Despite the apparent easing of tensions on the Korean Peninsula, soldiers operating the missile-defense base at Fort Greely and elsewhere remain ready to respond to an attack by North Korea or other hostile regimes against the United States. U.S. military officials told reporters on a rare tour of the high-security facility at Greely last week that is the hub of the nation’s defense against missile attack that remains operational 24/7.
On Thursday, the same day that leaders of North and South Korea met for the first time to talk about peace, Alaska Army National Guard soldiers operating the missile-defense base at Fort Greely continued ongoing training to respond to a missile attack.

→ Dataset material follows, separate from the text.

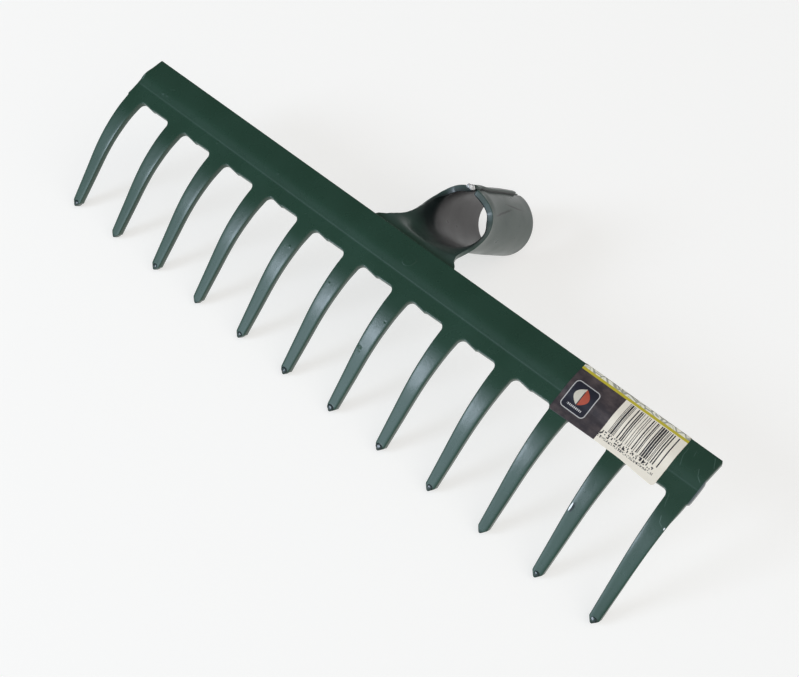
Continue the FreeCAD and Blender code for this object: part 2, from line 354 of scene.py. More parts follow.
def head_shape(flat):
    """Upper face of the head, with crowned tines and the small lumps of thick paint."""
    x, y = flat[:, 0], flat[:, 1]
    nearest = np.clip(np.round(x / PITCH + (TINES - 1) / 2), 0, TINES - 1)
    offset = np.abs(x - tine_centre(nearest))
    on_tine = ease((60 - y) / 10)
    z = face_height(y) - CROWN * on_tine * ease((offset - tine_half(y) + EDGE_FALL) / EDGE_FALL)
    for lump_x, lump_y, radius, rise in PAINT_LUMPS:
        away = ((x - lump_x) ** 2 + (y - lump_y) ** 2) / radius ** 2
        z = z + rise * np.exp(-away)
    return np.stack([x, y, z], 1)


def point_corners(centre, luck):
    """The chisel point of one tine, ground a little unevenly."""
    tip = luck.uniform(-0.25, 0.25)
    return [(centre - TINE_TIP_HALF, CHISEL + luck.uniform(-0.2, 0.3), 1.4),
            (centre + tip, TIP_Y, 0.9),
            (centre + TINE_TIP_HALF, CHISEL + luck.uniform(-0.2, 0.3), 1.4)]


def gap_corners(centre, luck):
    """Front edge of the bar after one tine, with the nick that the shears left in it."""
    nick = centre + PITCH * 0.45 + luck.uniform(-0.6, 0.8)
    drop = luck.uniform(0.6, 0.85)
    return [(centre + TINE_ROOT_HALF, ROOT_Y + 0.3, GAP_CORNER),
            (nick, ROOT_Y - drop, 0.8), (nick + 1.2, ROOT_Y - drop * 0.4, 0.8)]


def left_end_corners():
    """Left end of the bar, from its back corner to the small nub by the first tine."""
    back = [(-BAR_HALF + 0.6, BACK_Y, 0.5), (-BAR_HALF + 0.45, 79.5, 0), (-BAR_HALF, 76.6, 0),
            (-BAR_HALF, 73.6, 0), (-BAR_HALF + 0.3, 71.6, 0)]
    nub = [(-BAR_HALF + 0.2, ROOT_Y + 2.2, 0), (-BAR_HALF, ROOT_Y + 0.2, 0),
           (-BAR_HALF + 0.05, ROOT_Y - 0.5, 0)]
    return back, nub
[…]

“Director: threat to Los Angeles – engaged,” says Staff Sgt. Justin Taylor, a weapons officer with Echo Company, 49th Missile Defense Battalion, while rehearsing a typical training scenario conducted Thursday for media invited to tour the base.
“MDO – threats to Los Angeles has been engaged with two GBIs, one out of Vandenberg, and one out of Fort Greely,” says Maj. Terri Homestead, the crew’s director, simulating how she’d inform the missile defense officer at the U.S. Northern Command that two GBIs, or ground-based interceptor missiles, have been launched from Greely and Vandenberg Air Force Base in California at the incoming threat.

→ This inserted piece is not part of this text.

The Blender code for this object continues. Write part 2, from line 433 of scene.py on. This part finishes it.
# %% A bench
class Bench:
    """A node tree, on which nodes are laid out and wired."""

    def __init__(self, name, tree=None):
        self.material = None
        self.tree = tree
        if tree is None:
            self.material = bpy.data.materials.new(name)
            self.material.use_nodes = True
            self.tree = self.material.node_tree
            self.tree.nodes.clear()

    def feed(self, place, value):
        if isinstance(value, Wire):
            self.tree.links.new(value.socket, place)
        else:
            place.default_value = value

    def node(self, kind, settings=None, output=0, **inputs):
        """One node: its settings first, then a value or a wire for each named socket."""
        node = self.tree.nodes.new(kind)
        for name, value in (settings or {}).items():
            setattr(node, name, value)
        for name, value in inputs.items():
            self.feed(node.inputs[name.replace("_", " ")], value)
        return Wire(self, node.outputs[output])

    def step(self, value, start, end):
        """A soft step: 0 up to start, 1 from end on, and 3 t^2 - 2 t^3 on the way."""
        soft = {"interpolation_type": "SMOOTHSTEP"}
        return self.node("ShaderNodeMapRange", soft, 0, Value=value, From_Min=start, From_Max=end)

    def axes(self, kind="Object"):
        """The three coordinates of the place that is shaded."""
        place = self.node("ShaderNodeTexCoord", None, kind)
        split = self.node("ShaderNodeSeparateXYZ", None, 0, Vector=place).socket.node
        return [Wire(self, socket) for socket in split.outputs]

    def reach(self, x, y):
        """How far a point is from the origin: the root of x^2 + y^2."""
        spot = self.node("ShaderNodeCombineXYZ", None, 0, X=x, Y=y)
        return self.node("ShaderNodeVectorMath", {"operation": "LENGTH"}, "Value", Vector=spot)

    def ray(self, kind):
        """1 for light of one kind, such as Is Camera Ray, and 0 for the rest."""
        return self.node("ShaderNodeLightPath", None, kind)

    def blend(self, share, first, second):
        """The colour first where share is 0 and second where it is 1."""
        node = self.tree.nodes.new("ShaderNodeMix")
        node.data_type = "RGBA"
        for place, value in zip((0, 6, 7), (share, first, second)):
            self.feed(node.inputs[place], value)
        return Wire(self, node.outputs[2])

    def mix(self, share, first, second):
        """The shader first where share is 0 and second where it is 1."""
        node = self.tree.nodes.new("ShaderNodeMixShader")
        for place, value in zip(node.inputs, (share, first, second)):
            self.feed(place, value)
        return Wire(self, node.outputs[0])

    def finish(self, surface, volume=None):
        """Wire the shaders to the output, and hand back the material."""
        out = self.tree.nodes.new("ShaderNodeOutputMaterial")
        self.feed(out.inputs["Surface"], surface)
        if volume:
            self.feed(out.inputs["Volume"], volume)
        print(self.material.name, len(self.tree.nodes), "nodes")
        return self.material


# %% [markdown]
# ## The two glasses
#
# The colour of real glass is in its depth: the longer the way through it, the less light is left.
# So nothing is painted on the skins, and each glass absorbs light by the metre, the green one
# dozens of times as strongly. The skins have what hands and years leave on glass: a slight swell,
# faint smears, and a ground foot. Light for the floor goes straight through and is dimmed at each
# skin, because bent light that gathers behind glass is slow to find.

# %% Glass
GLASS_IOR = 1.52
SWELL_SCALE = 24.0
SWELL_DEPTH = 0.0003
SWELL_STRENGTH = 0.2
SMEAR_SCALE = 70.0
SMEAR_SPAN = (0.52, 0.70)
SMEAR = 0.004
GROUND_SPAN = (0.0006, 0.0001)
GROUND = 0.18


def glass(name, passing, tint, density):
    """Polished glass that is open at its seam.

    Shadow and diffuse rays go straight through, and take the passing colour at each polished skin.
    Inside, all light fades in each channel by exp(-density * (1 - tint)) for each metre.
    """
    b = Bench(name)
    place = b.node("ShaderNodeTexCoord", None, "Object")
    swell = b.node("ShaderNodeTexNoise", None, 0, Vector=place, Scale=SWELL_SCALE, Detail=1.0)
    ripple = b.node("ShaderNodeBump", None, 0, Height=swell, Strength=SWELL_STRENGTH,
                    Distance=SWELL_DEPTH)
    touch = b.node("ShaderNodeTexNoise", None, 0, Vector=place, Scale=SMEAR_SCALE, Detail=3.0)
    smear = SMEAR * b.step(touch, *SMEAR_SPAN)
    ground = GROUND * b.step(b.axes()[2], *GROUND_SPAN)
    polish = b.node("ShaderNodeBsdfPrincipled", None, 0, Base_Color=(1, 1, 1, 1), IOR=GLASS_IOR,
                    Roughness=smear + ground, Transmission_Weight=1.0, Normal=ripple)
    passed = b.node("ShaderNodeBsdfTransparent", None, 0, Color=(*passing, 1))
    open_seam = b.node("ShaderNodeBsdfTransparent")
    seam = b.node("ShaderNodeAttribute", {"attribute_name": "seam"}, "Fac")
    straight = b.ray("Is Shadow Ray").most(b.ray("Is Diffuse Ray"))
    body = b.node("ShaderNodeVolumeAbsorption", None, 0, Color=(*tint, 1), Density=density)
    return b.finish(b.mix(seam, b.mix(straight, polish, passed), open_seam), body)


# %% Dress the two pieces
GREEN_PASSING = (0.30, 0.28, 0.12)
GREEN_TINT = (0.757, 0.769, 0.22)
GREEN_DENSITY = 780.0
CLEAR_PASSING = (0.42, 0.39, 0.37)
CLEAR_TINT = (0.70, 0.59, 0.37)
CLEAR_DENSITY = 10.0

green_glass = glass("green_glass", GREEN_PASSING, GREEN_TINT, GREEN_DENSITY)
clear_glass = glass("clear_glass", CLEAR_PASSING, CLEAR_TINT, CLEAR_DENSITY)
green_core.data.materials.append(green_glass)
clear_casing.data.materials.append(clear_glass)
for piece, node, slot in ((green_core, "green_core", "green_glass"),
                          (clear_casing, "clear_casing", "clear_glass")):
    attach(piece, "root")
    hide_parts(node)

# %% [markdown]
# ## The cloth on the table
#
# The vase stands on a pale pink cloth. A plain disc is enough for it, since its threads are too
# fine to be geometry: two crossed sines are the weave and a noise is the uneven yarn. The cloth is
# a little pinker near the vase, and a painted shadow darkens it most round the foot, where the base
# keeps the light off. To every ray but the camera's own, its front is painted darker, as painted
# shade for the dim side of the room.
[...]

The ground-based interceptors or GBIs knocked down the incoming missile in the training scenario conducted in the base’s Fire Direction Center, and Los Angeles was saved. In reality, the Ground-based Midcourse Defense, or GMD, system has had mixed success in intercepting missiles in tests conducted since it went operational in 2004.

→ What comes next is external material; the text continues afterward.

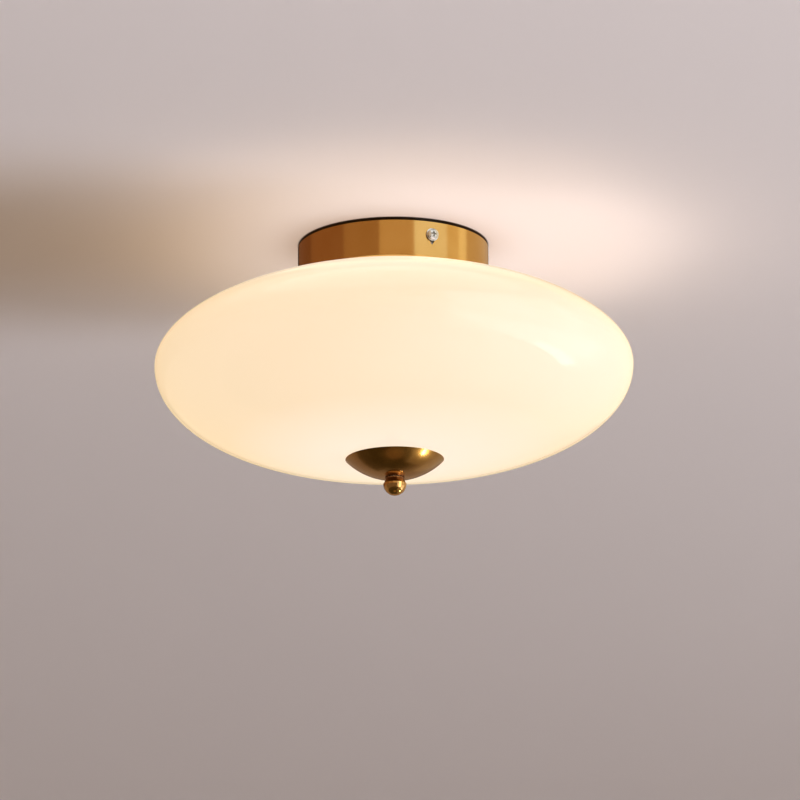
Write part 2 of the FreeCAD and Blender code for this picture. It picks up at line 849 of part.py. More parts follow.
def block_screw_places():
    """The block's two fixing screws stand between its poles."""
    middle = block_rod_distance + block_depth / 2
    return [(middle, -block_pole_pitch / 2), (middle, block_pole_pitch / 2)]


def bore_level():
    return floor_top + block_bore_height


def lying_cylinder(diameter, x_low, x_high, y):
    """A cylinder along +X at the level of the block's bores."""
    return Part.makeCylinder(diameter / 2, x_high - x_low, vector(x_low, y, bore_level()), vector(1, 0, 0))


def clamp_screw_spots():
    near = block_rod_distance + clamp_screw_inset
    far = block_rod_distance + block_depth - clamp_screw_inset
    return [near, far]


def terminal_block():
    """Three brass sleeves in a moulded block, each with two clamp screws, and two fixing screws."""
    near = block_rod_distance
    far = near + block_depth
    top = floor_top + block_height
    high = top + overrun
    block = box(near, far, -block_length / 2, block_length / 2, floor_top, top)
    groove = block_groove / 2
    for x, y in block_screw_places():
        block = block.cut(box(near, far, y - groove, y + groove, top - block_groove, high))
        block = block.cut(cylinder(small_screw_size + hole_clearance, floor_top - overrun, high, x, y))
    sleeves = []
    screws = []
    screw_low = bore_level() + lead_fan_lift + lead_core_diameter / 2 + running_clearance
    for y in pole_places().values():
        block = block.cut(lying_cylinder(sleeve_diameter, near - overrun, far + overrun, y))
        sleeve = lying_cylinder(sleeve_diameter, near + sleeve_end_gap, far - sleeve_end_gap, y)
        sleeve = sleeve.cut(lying_cylinder(sleeve_bore, near, far, y))
        for x in clamp_screw_spots():
            bore = cylinder(clamp_screw_size, bore_level(), high, x, y)
            block = block.cut(bore)
            sleeve = sleeve.cut(bore)
            screws.append(cylinder(clamp_screw_size, screw_low, top - clamp_screw_recess, x, y))
        sleeves.append(sleeve)
    add("terminal_block", block)
    add("terminal_sleeves", *sleeves)
    add("clamp_screws", *screws)
    fixings = []
    for x, y in block_screw_places():
        screw = pan_screw(small_screw_size, block_screw_length, small_head_diameter, small_head_height)
        screw.translate(vector(x, y, top))
        fixings.append(screw)
    add("block_screws", *fixings)


def floor_grommet():
    """The soft grommet that lines the leads' hole in the canopy floor."""
    bore = grommet_bore / 2
    hub = grommet_hole_diameter / 2
    flange = grommet_flange_diameter / 2
    thickness = grommet_flange_thickness
    outline = [
        (bore, canopy_bottom - thickness),
        (flange, canopy_bottom - thickness),
        (flange, canopy_bottom),
        (hub, canopy_bottom),
        (hub, floor_top),
        (flange, floor_top),
        (flange, floor_top + thickness),
        (bore, floor_top + thickness),
    ]
    grommet = turned_outline(outline)
    grommet.translate(vector(grommet_distance, 0, 0))
    return grommet


def holder_lead_entry(angle, sign):
    """The axis of one lead hole of the holder at an angle, as x and y."""
    along = math.radians(angle)
    offset = sign * pin_spacing / 2
    x = holder_circle_radius * math.cos(along) - offset * math.sin(along)
    y = holder_circle_radius * math.sin(along) + offset * math.cos(along)
    return x, y


def lead_end():
    """Where a lead's insulation stops, in the block's entry just short of the brass sleeve."""
    return block_rod_distance + sleeve_end_gap - running_clearance


def lead_route(colour, column, level, entry, waypoints):
    """From a holder up through the plate, across to the grommet, up through it and over to its pole."""
    side = 1 if colour == "brown" else -1
    grommet_x = grommet_distance + column * lead_column_pitch
    grommet_y = side * lead_row_gap / 2
    run_level = canopy_bottom - lead_first_level_drop - level * lead_level_pitch
    lift = lead_fan_lift if column == 0 else 0
    pole_y = side * (block_pole_pitch - column * lead_fan_pitch)
    pole_level = bore_level() + lift
    fan_end = block_rod_distance - lead_bend_radius
    points = [vector(entry[0], entry[1], holder_joint)]
    points.append(vector(entry[0], entry[1], run_level))
    points += [vector(x, y, run_level) for x, y in waypoints]
    points.append(vector(grommet_x, grommet_y, run_level))
    points.append(vector(grommet_x, grommet_y, pole_level))
    points.append(vector(fan_end, pole_y, pole_level))
    points.append(vector(lead_end(), pole_y, pole_level))
    return points


def leads():
    """The six leads of the three lampholders, two to each."""
    first, second, third = holder_angles()
    around = lead_rod_clearance
    side_step = grommet_distance + lead_column_pitch * side_run_columns
    beside = [(side_step, lead_row_gap * 2), (side_step, -lead_row_gap / 2)]
    plans = [
        ("brown", 1, 0, 0, holder_lead_entry(first, 1), []),
        ("blue", 1, 1, 1, holder_lead_entry(first, -1), beside),
        ("brown", 2, -1, 0, holder_lead_entry(second, -1), [(-around, around), (around / 2, around)]),
        ("blue", 2, -1, 0, holder_lead_entry(second, 1), [(-around, -around), (around / 2, -around)]),
        ("brown", 3, 1, 2, holder_lead_entry(third, 1), []),
        ("blue", 3, 0, 0, holder_lead_entry(third, -1), []),
    ]
    cores = []
    for colour, number, column, level, entry, waypoints in plans:
        points = lead_route(colour, column, level, entry, waypoints)
        radii = [lead_bend_radius] * (len(points) - 2)
        add(colour + "_lead_" + str(number), swept(points, radii, lead_diameter))
        cores.append(lead_core(points[-1]))
    earth = earth_route()
    add("earth_lead", swept(earth, [lead_bend_radius] * (len(earth) - 2), lead_diameter))
    cores.append(lead_core(earth[-1]))
    add("lead_cores", *cores)


def lead_core(end):
    """The bared copper end of a lead, in its brass sleeve."""
    return Part.makeCylinder(lead_core_diameter / 2, lead_core_bite, end, vector(1, 0, 0))


def earth_tag():
    """The ring tag under the floor screw, with its barrel towards the terminal block."""
    low = floor_top
    high = floor_top + tag_thickness
    ring = tube(tag_ring_diameter, earth_screw_size + hole_clearance, low, high, tag_place_x, tag_place_y)
    ring_edge = tag_place_y + tag_ring_diameter / 2
    half = tag_barrel_diameter / 2
    neck = box(
        tag_place_x - half,
        tag_place_x + half,
        ring_edge - half,
        ring_edge + half,
        low,
        high,
    )
    barrel = Part.makeCylinder(
        half,
        tag_barrel_length,
        vector(tag_place_x, ring_edge + half, low + half),
        vector(0, 1, 0),
    )
    return ring.fuse(neck).fuse(barrel).removeSplitter()


def tag_screw():
    length = tag_thickness + canopy_wall + tag_screw_tail
    screw = pan_screw(earth_screw_size, length, earth_head_diameter, earth_head_height)
    screw.translate(vector(tag_place_x, tag_place_y, floor_top + tag_thickness))
    return screw


def tag_nut():
    low = canopy_bottom - tag_nut_height
    return hexagon_nut(tag_nut_across_flats, earth_screw_size, low, canopy_bottom, tag_place_x, tag_place_y)


def earth_route():
    """From the tag's barrel, up over the blue leads and down to the block's middle pole."""
    barrel_end = tag_place_y + tag_ring_diameter / 2 + tag_barrel_diameter / 2 + tag_barrel_length
    low = floor_top + tag_barrel_diameter / 2
    high = bore_level() + earth_crossing_lift
    across = block_rod_distance - tag_place_x
    first_x, second_x = [tag_place_x + across * share for share in earth_run_x_shares]
    leave_y, rise_y, over_y = [barrel_end * share for share in earth_run_y_shares]
    return [
        vector(tag_place_x, barrel_end, low),
        vector(tag_place_x, leave_y, low),
        vector(first_x, rise_y, high),
        vector(second_x, over_y, high),
        vector(block_rod_distance - lead_bend_radius, 0, bore_level()),
        vector(lead_end(), 0, bore_level()),
    ]


def build():
    add("mounting_bracket", bracket())
    add("bracket_earth_screw", bracket_earth_screw())
    add("canopy", canopy())
    side_screws()
    rod_and_nuts()
    add("upper_gasket", upper_gasket())
    add("glass_shade", glass_shade())
    add("shade_bush", shade_bush())
    add("dish_cap", dish_cap())
    add("dish_ring", dish_ring())
    add("ball_finial", ball_finial())
    add("lamp_plate", lamp_plate())
    lamps()
    add("holder_screws", *holder_screws())
    terminal_block()
    add("floor_grommet", floor_grommet())
    add("earth_tag", earth_tag())
    add("tag_screw", tag_screw())
    add("tag_nut", tag_nut())
    leads()


def write():
    os.makedirs("parts", exist_ok=True)
    for name, shape in nodes.items():
        shape.exportStep("parts/" + name + ".step")
    print(len(nodes), "nodes written")


build()
write()
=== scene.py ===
import math

import bmesh
import bpy
from mathutils import Matrix, Vector


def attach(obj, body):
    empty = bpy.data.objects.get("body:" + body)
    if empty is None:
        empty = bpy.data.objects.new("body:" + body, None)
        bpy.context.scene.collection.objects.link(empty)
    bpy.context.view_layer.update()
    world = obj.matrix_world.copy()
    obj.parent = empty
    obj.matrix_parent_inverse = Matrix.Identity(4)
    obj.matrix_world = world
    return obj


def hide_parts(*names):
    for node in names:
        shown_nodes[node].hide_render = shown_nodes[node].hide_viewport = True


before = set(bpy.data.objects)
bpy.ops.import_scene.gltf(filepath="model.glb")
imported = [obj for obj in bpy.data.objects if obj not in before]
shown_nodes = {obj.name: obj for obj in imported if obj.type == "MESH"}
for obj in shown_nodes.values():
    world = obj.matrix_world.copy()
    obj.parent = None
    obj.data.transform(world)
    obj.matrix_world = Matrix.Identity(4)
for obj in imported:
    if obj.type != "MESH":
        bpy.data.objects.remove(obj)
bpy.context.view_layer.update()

MM = 0.001

# Sizes shared by several of the light's parts, in millimetres. Z is 0 on the ceiling and +Z points up.
SIDE_SCREW_LEVEL = -9.5
SIDE_SCREW_SEAT = 60.85
FLOOR_TOP = -24.0
CANOPY_BOTTOM = -25.0
PLATE_TOP = -36.0
PLATE_BOTTOM = -36.8
WASHER = 1.5
ROD_BOTTOM = -157.4
ROD_TOP = -15.0
ROD_RADIUS = 5.0
ROD_BORE_RADIUS = 3.5
ROD_PITCH = 1.0
NUT_FLATS = 14.0
THICK_NUT = 4.0
THIN_NUT = 3.0
BLOCK_TOP = -12.0
BLOCK_MIDDLE = 37.0
BLOCK_SCREW_OFFSET = 5.0
TERMINAL_OFFSET = 4.5
TERMINAL_STEP = 10.0
HOLDER_ANGLES = (60, 180, 300)
HOLDER_CIRCLE = 26.0
HOLDER_SCREW_OFFSET = 8.4
EARTH_SCREW_PLACE = (8.5, 17.0, -1.5)
TAG_THICKNESS = 0.8
TAG_NUT_FLATS = 7.0
TAG_NUT = 3.2
TAG_DISTANCE = 37.7
TAG_ANGLE = math.radians(-58)
TAG_PLACE = (TAG_DISTANCE * math.cos(TAG_ANGLE), TAG_DISTANCE * math.sin(TAG_ANGLE))
# Painted shade under the dish: up the finial's neck the brass turns brown from one level to the other.
PAINTED_SHADE_START = -154.2
PAINTED_SHADE_END = -152.6
# The glow in the glass fades with the distance from the bulbs. Heights are drawn out, and then lifted.
GLOW_UPRIGHT = 1.35
GLOW_LIFT = 80.0
GLOW_NEAR = 50.0
GLOW_FAR = 175.0


# Surfaces

def linear(hex_colour):
    """An sRGB hex colour as the linear RGBA that shaders take."""
    channels = [int(hex_colour[i:i + 2], 16) / 255 for i in (1, 3, 5)]
    return [c / 12.92 if c <= 0.04045 else ((c + 0.055) / 1.055) ** 2.4 for c in channels] + [1.0]


def set_inputs(tree, node, inputs):
    """Sets each named input of a node to a value, or links it to a socket."""
    for name, value in inputs.items():
        if isinstance(value, bpy.types.NodeSocket):
            tree.links.new(value, node.inputs[name])
        else:
            node.inputs[name].default_value = value


def add_node(tree, kind, settings=None, inputs=None):
    """Adds one node with its settings and its inputs."""
    made = tree.nodes.new(kind)
    for name, value in (settings or {}).items():
        setattr(made, name, value)
    set_inputs(tree, made, inputs or {})
    return made


def new_surface(name):
    """A new material with only its Principled shader, and the node tree to add to."""
    surface = bpy.data.materials.new(name)
    surface.use_nodes = True
    return surface, surface.node_tree, surface.node_tree.nodes["Principled BSDF"]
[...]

But Col. Kevin Kick, commander of the Colorado-based 100th Missile Defense Brigade – the 49th Missile Battalion's next higher-level command – says a successful test last year has bolstered confidence in the GMD system.
“That really was a significant milestone for the system, where we were doing the actual wartime mission under test conditions,” he said.
But that testing doesn’t involve interceptor-missile launches from Greely. They’re launched from Vandenberg Air Force Base in California. Kick says that’s because Vandenberg is set up for those tests, “whereas Fort Greely is totally configured as an operational site.”
Mark Wright, a Missile Defense Agency spokesman, adds: “If a missile flies from here, it’s to protect the United States of America – the Lower 48 plus Alaska and Hawaii.”
Wright says the sequence of events that would lead up to and follow a Greely missile launch would unfold quickly once the military’s global array of sensors detected a missile headed toward the United States.
“That’s why we have those folks on watch 24 hours a day, seven days a week, 365 days a year – because they need to be,” he said. “Because, if things go wrong, it’s going to go wrong very fast. And we have to be able to react very fast, to meet that.”
Wright says there’s not a minute to spare to get the interceptor launched and into position at a point hundreds of miles above the Earth where it would slam its warhead, the so-called “kill vehicle,” into the enemy missile that’s hurtling along at nearly 7 miles a second – a speed that’ll bring it to its target thousands of miles away in less than an hour.
“We’ve got to get a missile from here, from Fort Greely, up into the sky, out of the atmosphere into space, with enough power to do that. And then close on that target traveling 10, 15,000 miles an hour,” he said.
The silos that house the 40 interceptors based at Greely are heavily armored to protect them from the powerful forces unleashed when the interceptors’ engines are fired, says Maj. Pete Browning. He’s a senior tactical director with the 49th Missile Battalion, the Alaska Army National Guard unit that operates the Greely missile base.
“The pressures and also the heat generated from the fuel being burned will create immense pressure, and (we) have to have quite a bit to protect everything on the other side,” Browning said.
On the other side of a massive steel blast door, that is, which separates the silo from a underground vault that workers use to check and maintain the interceptors. Browning says the vault shown during last week’s media tour is the oldest on the base.
“This is the first operationally emplaced ground-based interceptor at Fort Greely, operational as of October of 2004,” he said.
It’s one of six silos in Missile Field 1, one of the base’s three missile fields. Work is scheduled to begin soon on a $2.1 billion project to build a fourth missile field that’ll bring the number of interceptors at Greely to 60 within five years.